-- START --

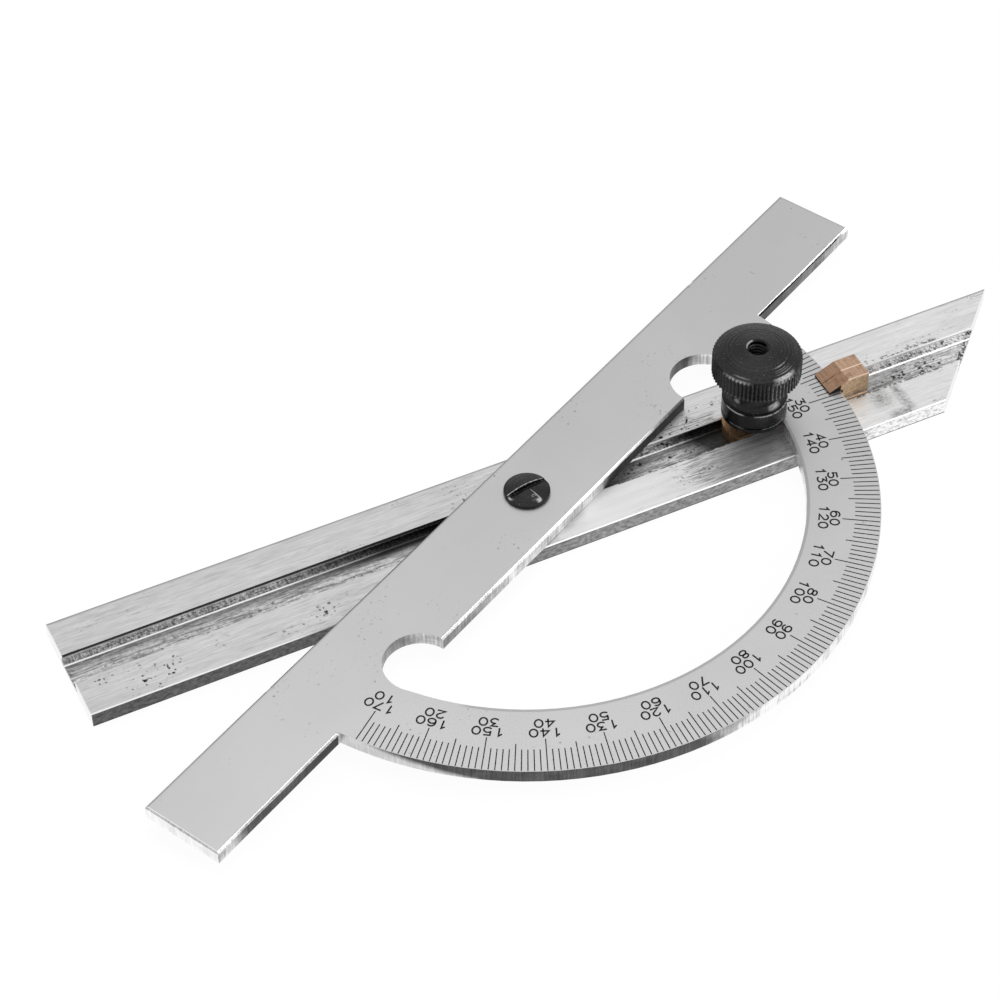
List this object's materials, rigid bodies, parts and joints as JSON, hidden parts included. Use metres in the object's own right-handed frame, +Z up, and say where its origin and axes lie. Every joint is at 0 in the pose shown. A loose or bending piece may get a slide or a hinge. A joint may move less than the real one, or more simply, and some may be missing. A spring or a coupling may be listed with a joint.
{
  "type": "angle ruler",
  "caption": "Flat protractor plate with a degree scale on a half-ring arc, turning and sliding on a grooved rail and clamped by a knurled knob.",
  "frame": {"origin": "on the rail's underside, below the pivot axis", "axes": "+X along the rail towards its angled end, +Y towards its longer edge, +Z up through the plate"},
  "size_m": [0.1815, 0.1071, 0.0208],
  "materials": {
    "rail_steel": "drawn steel, brushed lengthwise, with fine pits and dark streaks",
    "plate_steel": "satin ground steel with bright bevelled edges",
    "scale_ink": "matte black filling of the engraved degree marks and numbers",
    "slide_brass": "milled brass gone brown, with fine tool lines",
    "black_steel": "turned steel with a black oxide finish"
  },
  "bodies": {
    "rail": {"rail_back_way": "rail_steel", "rail_front_way": "rail_steel", "rail_floor": "rail_steel"},
    "carriage": {"pivot_nut": "rail_steel", "pivot_screw": "black_steel", "index_slide": "slide_brass", "clamp_stud": "black_steel"},
    "plate": {"protractor_plate": "plate_steel"},
    "washer": {"clamp_washer": "black_steel"},
    "knob": {"clamp_knob": "black_steel"}
  },
  "joints": [
    {"name": "carriage_slide", "type": "slide", "parent": "rail", "child": "carriage", "axis": [1, 0, 0], "range_m": [-0.077, 0.017]},
    {"name": "plate_turn", "type": "hinge", "parent": "carriage", "child": "plate", "pos_m": [0, 0, 0.00305], "axis": [0, 0, 1], "range_deg": [-17, 143]},
    {"name": "clamp_lift", "type": "slide", "parent": "carriage", "child": "washer", "axis": [0, 0, 1], "range_m": [0, 0.0014]},
    {"name": "knob_turn", "type": "hinge", "parent": "washer", "child": "knob", "pos_m": [0.044, 0, 0.00555], "axis": [0, 0, 1], "range_deg": [0, 720]}
  ],
  "couplings": [
    {"joint": "clamp_lift", "follows": "knob_turn", "m_per_rad": 0.00011141}
  ]
}
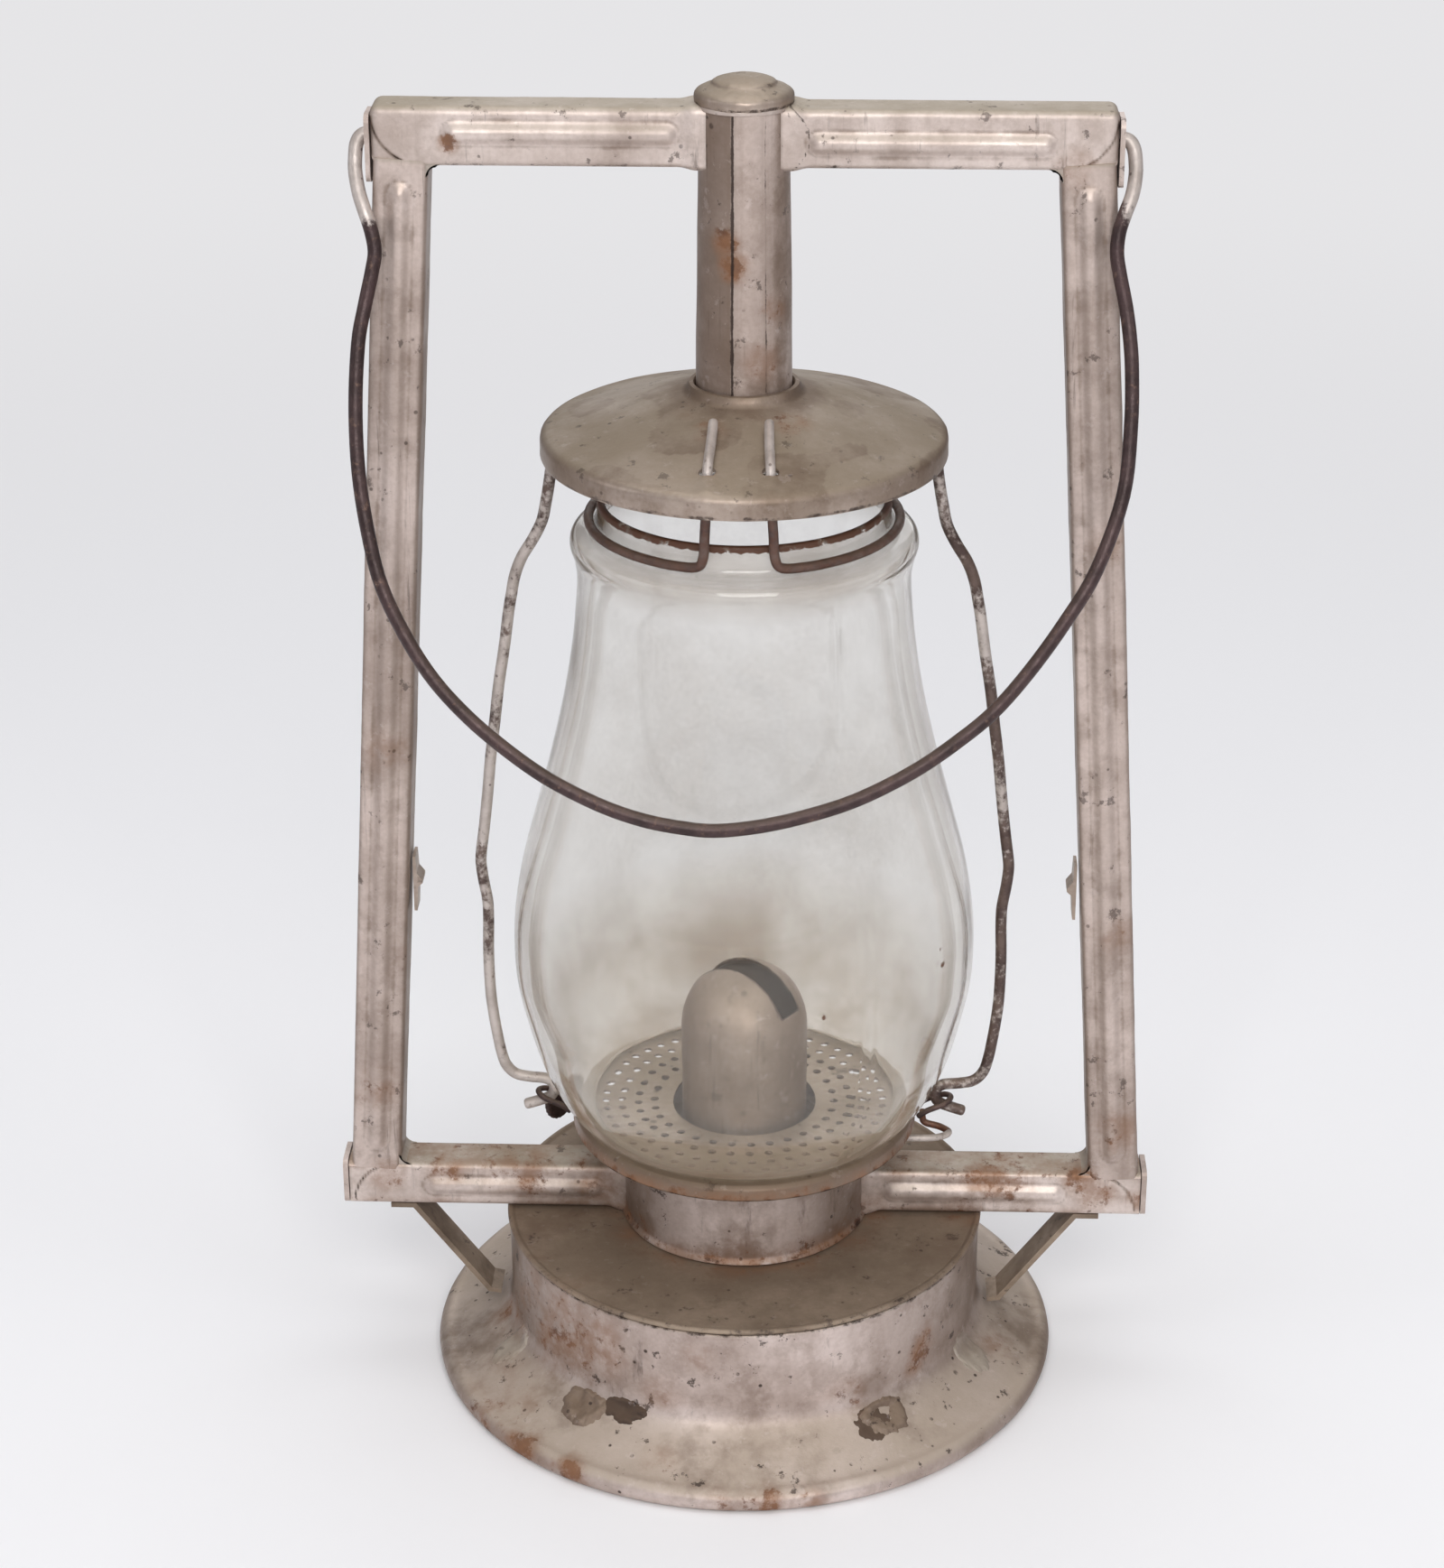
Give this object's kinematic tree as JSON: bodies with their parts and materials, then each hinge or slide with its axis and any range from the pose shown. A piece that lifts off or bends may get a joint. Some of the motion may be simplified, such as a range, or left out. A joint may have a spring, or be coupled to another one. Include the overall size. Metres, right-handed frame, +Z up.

-- END --

→ What is being asked:
Quote the whole listing above, leaving nothing out.

→ Answer for this exercise:
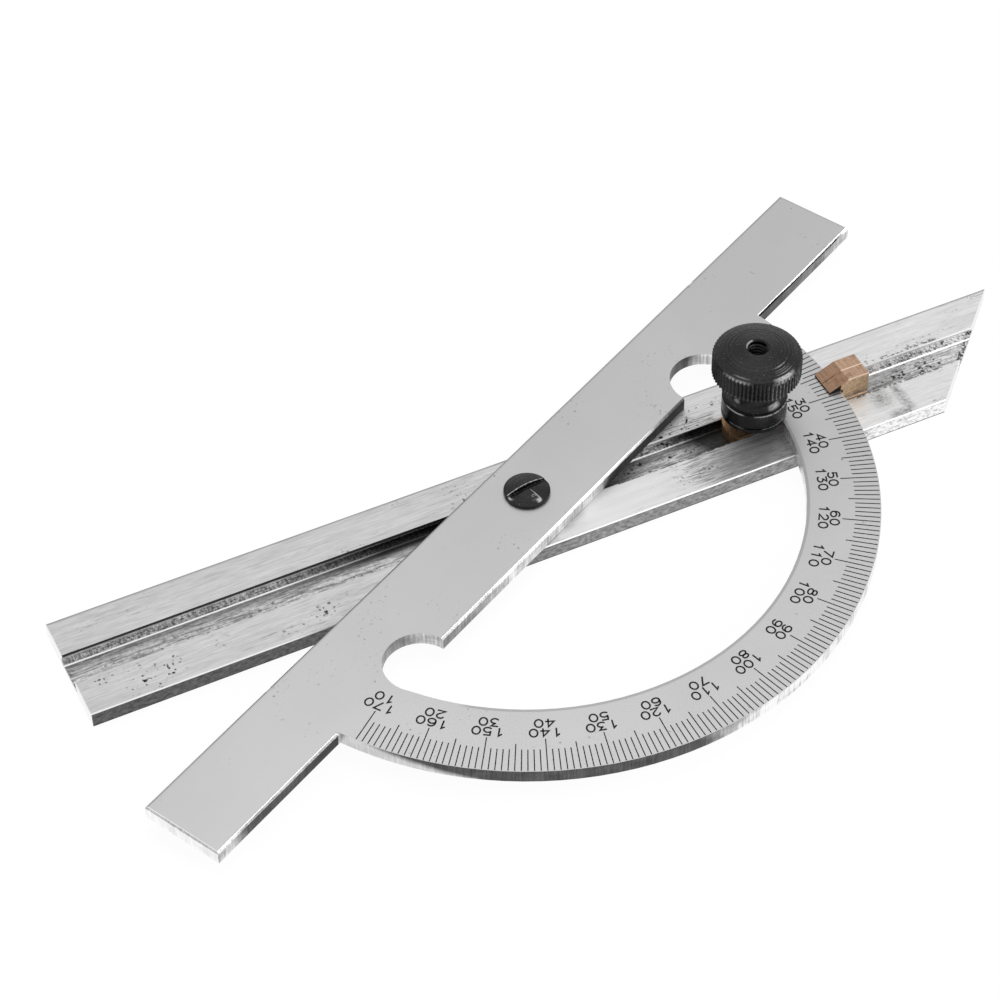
List this object's materials, rigid bodies, parts and joints as JSON, hidden parts included. Use metres in the object's own right-handed frame, +Z up, and say where its origin and axes lie. Every joint is at 0 in the pose shown. A loose or bending piece may get a slide or a hinge. A joint may move less than the real one, or more simply, and some may be missing. A spring or a coupling may be listed with a joint.
{
  "type": "angle ruler",
  "caption": "Flat protractor plate with a degree scale on a half-ring arc, turning and sliding on a grooved rail and clamped by a knurled knob.",
  "frame": {"origin": "on the rail's underside, below the pivot axis", "axes": "+X along the rail towards its angled end, +Y towards its longer edge, +Z up through the plate"},
  "size_m": [0.1815, 0.1071, 0.0208],
  "materials": {
    "rail_steel": "drawn steel, brushed lengthwise, with fine pits and dark streaks",
    "plate_steel": "satin ground steel with bright bevelled edges",
    "scale_ink": "matte black filling of the engraved degree marks and numbers",
    "slide_brass": "milled brass gone brown, with fine tool lines",
    "black_steel": "turned steel with a black oxide finish"
  },
  "bodies": {
    "rail": {"rail_back_way": "rail_steel", "rail_front_way": "rail_steel", "rail_floor": "rail_steel"},
    "carriage": {"pivot_nut": "rail_steel", "pivot_screw": "black_steel", "index_slide": "slide_brass", "clamp_stud": "black_steel"},
    "plate": {"protractor_plate": "plate_steel"},
    "washer": {"clamp_washer": "black_steel"},
    "knob": {"clamp_knob": "black_steel"}
  },
  "joints": [
    {"name": "carriage_slide", "type": "slide", "parent": "rail", "child": "carriage", "axis": [1, 0, 0], "range_m": [-0.077, 0.017]},
    {"name": "plate_turn", "type": "hinge", "parent": "carriage", "child": "plate", "pos_m": [0, 0, 0.00305], "axis": [0, 0, 1], "range_deg": [-17, 143]},
    {"name": "clamp_lift", "type": "slide", "parent": "carriage", "child": "washer", "axis": [0, 0, 1], "range_m": [0, 0.0014]},
    {"name": "knob_turn", "type": "hinge", "parent": "washer", "child": "knob", "pos_m": [0.044, 0, 0.00555], "axis": [0, 0, 1], "range_deg": [0, 720]}
  ],
  "couplings": [
    {"joint": "clamp_lift", "follows": "knob_turn", "m_per_rad": 0.00011141}
  ]
}
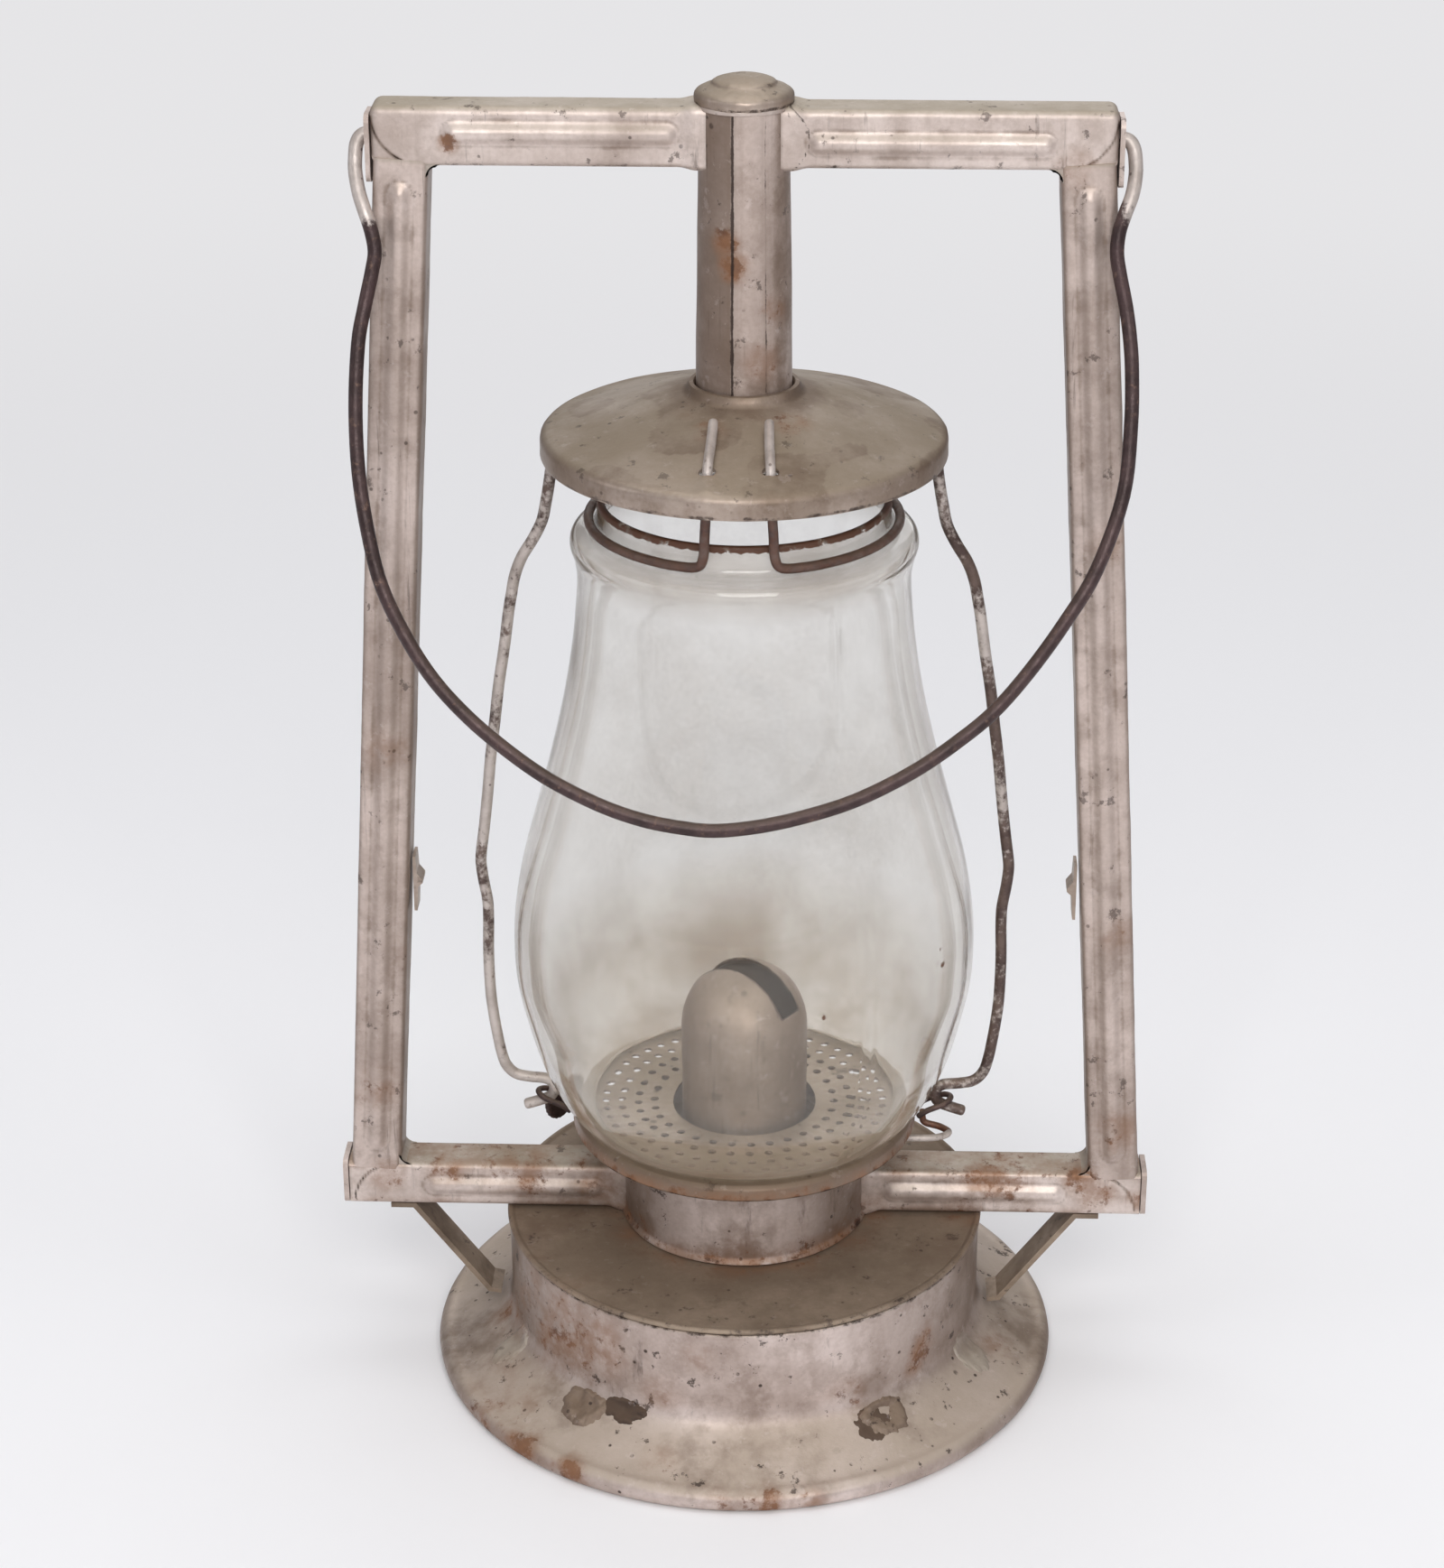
Give this object's kinematic tree as JSON: bodies with their parts and materials, then each hinge or slide with its axis and any range from the pose shown. A piece that lifts off or bends may get a joint. Some of the motion may be simplified, such as a range, or left out. A joint may have a spring, or be coupled to another one. Include the overall size. Metres, right-handed frame, +Z up.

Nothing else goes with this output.